California Buckeye Along Redwood Creek

I finally found an Eliot Porter book that at least comes close to doing justice to his photographs (the public library had a first edition). It's called Nature's Chaos (NY Times review) and features Porter's photography accompanied by the writing of James Gleick, author of Chaos: Making a New Science (1987). Porter had been fascinated by Gleick's book and was inspired to spend the last days of his life (he died in 1990) on one last photography project.

I can see how Porter, who had a scientific bent (he began his career as a biochemical researcher at Harvard University), took such an interest in Gleick's book. I remember being excited about the book myself when it came out. 

Chaos seems like such an unlikely subject for a photographer. We tend to look for something simple and graphic, something with a clear subject that grabs our attention and stands apart from its background. Indeed, that's the key to our usual aesthetic in nature photography. What I loved about Nature's Chaos was Porter's genius for creating beautiful compositions from a chaotic scene. Much of his success for me is due the details so clearly visible in the images captured with his large format camera. With the details rendered so clearly, my eyes comfortably roam over the larger compositional elements -- the lines and shapes -- and gradually transition into the finest surrounding textural details.
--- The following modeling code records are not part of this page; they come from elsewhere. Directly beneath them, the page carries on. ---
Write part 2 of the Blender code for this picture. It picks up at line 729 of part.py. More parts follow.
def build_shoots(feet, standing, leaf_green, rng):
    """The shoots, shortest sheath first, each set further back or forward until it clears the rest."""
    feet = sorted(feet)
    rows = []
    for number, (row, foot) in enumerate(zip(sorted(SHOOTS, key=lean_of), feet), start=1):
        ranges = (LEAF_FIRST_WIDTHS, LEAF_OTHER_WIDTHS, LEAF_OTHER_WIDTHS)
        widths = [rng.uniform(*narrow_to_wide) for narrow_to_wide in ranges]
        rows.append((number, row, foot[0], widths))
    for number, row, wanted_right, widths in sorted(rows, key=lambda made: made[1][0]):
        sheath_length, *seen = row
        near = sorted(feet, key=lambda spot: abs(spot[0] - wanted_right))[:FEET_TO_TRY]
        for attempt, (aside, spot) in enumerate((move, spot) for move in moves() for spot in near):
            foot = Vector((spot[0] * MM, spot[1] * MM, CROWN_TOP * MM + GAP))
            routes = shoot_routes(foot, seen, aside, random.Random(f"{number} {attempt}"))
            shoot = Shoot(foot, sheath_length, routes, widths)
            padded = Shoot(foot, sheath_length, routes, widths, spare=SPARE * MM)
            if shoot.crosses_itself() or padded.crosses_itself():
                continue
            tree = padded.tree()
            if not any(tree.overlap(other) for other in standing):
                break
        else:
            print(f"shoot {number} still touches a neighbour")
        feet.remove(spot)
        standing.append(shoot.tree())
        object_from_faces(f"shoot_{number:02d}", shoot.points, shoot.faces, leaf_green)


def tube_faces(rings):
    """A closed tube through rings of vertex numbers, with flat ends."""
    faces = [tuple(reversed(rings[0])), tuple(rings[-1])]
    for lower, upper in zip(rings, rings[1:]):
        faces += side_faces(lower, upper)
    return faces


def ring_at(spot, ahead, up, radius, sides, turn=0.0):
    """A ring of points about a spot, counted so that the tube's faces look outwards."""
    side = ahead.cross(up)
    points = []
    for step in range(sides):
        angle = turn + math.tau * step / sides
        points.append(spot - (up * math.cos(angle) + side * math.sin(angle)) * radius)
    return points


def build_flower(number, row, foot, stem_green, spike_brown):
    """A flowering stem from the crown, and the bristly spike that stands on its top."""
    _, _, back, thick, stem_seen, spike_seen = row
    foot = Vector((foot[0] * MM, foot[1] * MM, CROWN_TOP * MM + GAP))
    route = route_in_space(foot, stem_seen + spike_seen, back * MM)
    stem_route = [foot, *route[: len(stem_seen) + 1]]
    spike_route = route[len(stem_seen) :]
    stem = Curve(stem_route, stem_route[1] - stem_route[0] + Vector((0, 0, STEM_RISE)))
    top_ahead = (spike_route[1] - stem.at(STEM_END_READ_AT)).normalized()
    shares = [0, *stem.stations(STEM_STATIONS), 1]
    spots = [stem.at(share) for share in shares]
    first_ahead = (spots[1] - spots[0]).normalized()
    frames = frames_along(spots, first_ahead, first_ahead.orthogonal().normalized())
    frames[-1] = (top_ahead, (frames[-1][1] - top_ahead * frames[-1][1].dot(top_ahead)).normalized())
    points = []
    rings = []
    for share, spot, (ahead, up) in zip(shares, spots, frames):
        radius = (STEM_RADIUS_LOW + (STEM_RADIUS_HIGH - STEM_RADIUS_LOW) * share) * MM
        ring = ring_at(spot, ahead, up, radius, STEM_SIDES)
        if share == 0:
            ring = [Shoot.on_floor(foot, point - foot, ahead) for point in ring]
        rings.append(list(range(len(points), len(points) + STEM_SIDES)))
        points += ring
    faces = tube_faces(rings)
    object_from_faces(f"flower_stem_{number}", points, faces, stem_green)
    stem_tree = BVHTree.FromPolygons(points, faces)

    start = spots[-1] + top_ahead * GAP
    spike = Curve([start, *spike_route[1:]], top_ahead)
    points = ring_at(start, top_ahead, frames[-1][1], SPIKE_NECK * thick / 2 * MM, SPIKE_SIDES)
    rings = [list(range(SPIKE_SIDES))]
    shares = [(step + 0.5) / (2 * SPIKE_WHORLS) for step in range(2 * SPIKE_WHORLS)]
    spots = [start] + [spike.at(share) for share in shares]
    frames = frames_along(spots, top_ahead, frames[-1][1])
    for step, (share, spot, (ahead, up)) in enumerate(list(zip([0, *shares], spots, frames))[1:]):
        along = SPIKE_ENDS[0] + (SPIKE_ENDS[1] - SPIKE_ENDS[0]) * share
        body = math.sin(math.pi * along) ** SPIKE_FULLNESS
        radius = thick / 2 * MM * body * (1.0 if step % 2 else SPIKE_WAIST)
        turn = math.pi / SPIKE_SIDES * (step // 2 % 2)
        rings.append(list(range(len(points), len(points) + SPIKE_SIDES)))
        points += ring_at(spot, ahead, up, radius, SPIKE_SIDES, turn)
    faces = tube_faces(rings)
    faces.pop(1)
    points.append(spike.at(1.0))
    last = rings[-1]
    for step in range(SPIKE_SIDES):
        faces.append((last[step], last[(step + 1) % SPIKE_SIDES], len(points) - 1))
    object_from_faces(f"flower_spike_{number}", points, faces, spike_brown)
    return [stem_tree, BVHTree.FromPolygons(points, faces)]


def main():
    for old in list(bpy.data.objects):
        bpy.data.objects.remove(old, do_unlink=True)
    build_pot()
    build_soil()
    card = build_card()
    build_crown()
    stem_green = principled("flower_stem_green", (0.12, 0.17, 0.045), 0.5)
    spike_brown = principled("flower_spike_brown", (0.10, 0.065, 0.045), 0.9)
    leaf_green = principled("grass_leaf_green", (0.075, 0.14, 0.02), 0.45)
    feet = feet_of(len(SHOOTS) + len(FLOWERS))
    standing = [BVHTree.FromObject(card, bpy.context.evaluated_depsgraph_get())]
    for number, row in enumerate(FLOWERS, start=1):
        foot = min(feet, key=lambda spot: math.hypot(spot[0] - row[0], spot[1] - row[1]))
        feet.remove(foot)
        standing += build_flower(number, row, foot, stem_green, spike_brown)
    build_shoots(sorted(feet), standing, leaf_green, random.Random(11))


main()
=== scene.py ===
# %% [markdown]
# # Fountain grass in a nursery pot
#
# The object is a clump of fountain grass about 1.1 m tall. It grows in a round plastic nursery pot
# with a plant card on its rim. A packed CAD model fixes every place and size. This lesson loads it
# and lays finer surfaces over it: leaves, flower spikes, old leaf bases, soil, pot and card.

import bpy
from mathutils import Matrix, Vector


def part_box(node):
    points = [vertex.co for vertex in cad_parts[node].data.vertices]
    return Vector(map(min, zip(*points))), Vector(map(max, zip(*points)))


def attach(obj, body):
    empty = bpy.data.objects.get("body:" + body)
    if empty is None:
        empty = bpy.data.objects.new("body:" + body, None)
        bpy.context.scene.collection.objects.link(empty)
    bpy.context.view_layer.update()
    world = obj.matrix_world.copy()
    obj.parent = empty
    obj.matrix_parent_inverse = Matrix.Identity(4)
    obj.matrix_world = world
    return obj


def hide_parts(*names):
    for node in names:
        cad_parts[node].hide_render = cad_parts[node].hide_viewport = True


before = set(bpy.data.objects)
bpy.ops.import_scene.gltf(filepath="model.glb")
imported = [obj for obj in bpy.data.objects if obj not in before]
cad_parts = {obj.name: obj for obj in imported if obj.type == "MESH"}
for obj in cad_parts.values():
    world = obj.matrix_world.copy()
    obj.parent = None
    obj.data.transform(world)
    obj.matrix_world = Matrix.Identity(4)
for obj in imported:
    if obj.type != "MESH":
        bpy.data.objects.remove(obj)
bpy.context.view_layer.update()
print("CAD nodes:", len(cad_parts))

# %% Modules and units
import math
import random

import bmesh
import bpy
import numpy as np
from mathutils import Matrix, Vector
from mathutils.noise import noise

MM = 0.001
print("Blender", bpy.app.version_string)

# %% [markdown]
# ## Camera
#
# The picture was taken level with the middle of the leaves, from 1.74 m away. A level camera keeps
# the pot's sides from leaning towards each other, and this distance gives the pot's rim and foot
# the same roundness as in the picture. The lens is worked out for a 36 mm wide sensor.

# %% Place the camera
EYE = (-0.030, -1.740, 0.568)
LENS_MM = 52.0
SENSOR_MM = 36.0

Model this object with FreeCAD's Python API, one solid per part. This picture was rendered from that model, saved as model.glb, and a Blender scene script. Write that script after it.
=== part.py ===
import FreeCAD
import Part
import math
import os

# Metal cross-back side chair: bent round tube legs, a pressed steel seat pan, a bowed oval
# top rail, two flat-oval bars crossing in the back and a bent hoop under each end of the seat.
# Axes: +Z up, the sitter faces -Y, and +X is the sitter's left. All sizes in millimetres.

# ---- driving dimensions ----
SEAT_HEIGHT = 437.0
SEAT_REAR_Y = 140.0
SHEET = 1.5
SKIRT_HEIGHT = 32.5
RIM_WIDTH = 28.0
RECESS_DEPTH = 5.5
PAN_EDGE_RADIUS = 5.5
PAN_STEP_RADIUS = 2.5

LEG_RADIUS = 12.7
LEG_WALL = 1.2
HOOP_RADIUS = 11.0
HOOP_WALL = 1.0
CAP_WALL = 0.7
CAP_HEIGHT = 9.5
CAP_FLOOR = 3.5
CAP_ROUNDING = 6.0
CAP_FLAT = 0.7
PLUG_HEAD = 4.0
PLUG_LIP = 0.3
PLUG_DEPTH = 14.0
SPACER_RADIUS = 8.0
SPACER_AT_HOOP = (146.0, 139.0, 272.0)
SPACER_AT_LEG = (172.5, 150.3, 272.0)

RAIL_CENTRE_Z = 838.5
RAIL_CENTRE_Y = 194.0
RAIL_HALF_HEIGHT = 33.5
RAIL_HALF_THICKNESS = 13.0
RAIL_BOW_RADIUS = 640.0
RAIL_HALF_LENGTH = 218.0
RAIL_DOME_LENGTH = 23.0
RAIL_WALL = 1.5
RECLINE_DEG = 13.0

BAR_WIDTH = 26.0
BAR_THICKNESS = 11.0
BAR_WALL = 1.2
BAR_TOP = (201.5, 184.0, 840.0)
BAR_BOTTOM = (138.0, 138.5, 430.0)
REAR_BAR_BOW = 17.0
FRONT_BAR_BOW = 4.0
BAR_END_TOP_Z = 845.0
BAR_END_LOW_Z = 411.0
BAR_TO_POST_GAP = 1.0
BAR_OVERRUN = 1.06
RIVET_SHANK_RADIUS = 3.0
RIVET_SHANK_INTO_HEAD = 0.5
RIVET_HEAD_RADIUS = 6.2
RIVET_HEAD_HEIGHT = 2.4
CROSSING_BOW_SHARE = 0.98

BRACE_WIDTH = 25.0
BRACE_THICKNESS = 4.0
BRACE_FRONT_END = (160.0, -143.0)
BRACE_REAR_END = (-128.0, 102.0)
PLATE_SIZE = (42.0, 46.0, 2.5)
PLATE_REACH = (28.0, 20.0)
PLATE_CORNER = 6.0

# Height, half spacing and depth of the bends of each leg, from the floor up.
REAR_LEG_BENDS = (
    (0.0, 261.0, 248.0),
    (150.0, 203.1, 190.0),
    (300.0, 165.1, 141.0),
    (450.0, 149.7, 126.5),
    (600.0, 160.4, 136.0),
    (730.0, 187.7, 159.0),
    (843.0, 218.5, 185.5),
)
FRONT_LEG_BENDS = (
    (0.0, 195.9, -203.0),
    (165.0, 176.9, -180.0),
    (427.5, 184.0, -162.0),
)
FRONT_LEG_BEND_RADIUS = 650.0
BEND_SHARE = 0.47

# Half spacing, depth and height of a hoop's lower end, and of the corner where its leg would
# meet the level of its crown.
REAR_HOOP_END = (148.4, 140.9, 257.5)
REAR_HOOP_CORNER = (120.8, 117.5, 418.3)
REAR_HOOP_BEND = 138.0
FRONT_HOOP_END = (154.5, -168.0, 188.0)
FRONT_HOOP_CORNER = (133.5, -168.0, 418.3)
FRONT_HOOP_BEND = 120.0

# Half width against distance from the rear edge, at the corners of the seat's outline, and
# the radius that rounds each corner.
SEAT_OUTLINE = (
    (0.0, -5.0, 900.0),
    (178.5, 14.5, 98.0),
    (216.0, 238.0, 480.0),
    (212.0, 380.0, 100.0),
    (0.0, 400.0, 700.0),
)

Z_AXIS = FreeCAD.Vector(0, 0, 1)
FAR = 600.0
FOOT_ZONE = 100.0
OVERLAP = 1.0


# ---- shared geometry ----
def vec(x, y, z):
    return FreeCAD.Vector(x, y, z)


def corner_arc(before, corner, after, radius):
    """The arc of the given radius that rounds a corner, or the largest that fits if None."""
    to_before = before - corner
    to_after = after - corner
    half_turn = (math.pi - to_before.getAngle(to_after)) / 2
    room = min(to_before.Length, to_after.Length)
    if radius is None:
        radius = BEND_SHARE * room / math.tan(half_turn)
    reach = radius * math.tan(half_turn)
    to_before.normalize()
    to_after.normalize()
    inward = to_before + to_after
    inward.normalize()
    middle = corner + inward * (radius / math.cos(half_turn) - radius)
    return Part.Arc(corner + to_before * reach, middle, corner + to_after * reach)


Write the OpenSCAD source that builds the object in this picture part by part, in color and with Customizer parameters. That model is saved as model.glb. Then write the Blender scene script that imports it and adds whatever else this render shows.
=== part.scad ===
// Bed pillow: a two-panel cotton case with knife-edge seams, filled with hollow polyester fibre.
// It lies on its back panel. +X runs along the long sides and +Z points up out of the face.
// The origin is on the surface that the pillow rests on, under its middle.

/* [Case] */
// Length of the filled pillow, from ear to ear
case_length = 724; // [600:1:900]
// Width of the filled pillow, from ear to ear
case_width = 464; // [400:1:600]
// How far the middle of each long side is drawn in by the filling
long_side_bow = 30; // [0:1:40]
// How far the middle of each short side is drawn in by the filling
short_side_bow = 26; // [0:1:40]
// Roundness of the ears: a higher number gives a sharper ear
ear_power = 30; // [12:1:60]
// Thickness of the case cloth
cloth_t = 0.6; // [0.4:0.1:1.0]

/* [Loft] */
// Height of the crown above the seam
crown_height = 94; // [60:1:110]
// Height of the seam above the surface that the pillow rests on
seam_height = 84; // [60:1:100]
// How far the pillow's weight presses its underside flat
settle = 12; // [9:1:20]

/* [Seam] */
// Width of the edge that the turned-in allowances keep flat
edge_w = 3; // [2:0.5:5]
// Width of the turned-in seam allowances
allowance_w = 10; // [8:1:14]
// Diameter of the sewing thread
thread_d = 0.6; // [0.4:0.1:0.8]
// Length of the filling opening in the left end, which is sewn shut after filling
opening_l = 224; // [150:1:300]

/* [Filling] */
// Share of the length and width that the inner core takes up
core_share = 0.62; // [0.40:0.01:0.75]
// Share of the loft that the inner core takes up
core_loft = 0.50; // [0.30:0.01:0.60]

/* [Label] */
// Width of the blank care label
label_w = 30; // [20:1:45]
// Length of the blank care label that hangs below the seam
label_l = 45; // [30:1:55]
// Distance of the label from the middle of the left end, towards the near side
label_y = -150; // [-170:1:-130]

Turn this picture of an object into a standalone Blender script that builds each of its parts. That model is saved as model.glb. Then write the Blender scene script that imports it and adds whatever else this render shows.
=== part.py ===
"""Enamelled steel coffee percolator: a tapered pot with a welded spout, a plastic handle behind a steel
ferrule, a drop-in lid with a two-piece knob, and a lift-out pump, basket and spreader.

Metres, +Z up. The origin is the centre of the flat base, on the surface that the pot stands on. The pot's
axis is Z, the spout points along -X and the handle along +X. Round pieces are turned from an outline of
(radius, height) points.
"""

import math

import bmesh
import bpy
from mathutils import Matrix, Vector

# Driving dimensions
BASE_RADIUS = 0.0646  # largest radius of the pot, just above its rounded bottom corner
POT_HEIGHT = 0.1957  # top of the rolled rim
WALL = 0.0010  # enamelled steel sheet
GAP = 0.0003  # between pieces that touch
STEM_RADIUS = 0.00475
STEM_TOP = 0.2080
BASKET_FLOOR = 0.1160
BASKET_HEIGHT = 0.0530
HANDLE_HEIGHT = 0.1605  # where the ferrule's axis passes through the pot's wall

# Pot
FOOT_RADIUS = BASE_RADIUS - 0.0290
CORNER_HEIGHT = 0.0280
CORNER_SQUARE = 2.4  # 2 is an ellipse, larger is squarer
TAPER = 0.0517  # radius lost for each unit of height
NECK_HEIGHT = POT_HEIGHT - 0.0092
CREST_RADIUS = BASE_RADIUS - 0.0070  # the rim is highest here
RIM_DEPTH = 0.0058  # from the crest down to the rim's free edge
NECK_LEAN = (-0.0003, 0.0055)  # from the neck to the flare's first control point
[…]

Porter didn't make new photographs to illustrate the book. He pulled the images from his collection after being inspired by the "new science." As I was looking through the Mt. Tam images in my "October" folder I came across the photo above of the California buckeye with dozens of large nuts dangling from a now-leafless tree. Although I shot that image in October 2004, I still remember being charmed by the scene and thinking it was going to be impossible to photograph. I shot a frame anyway.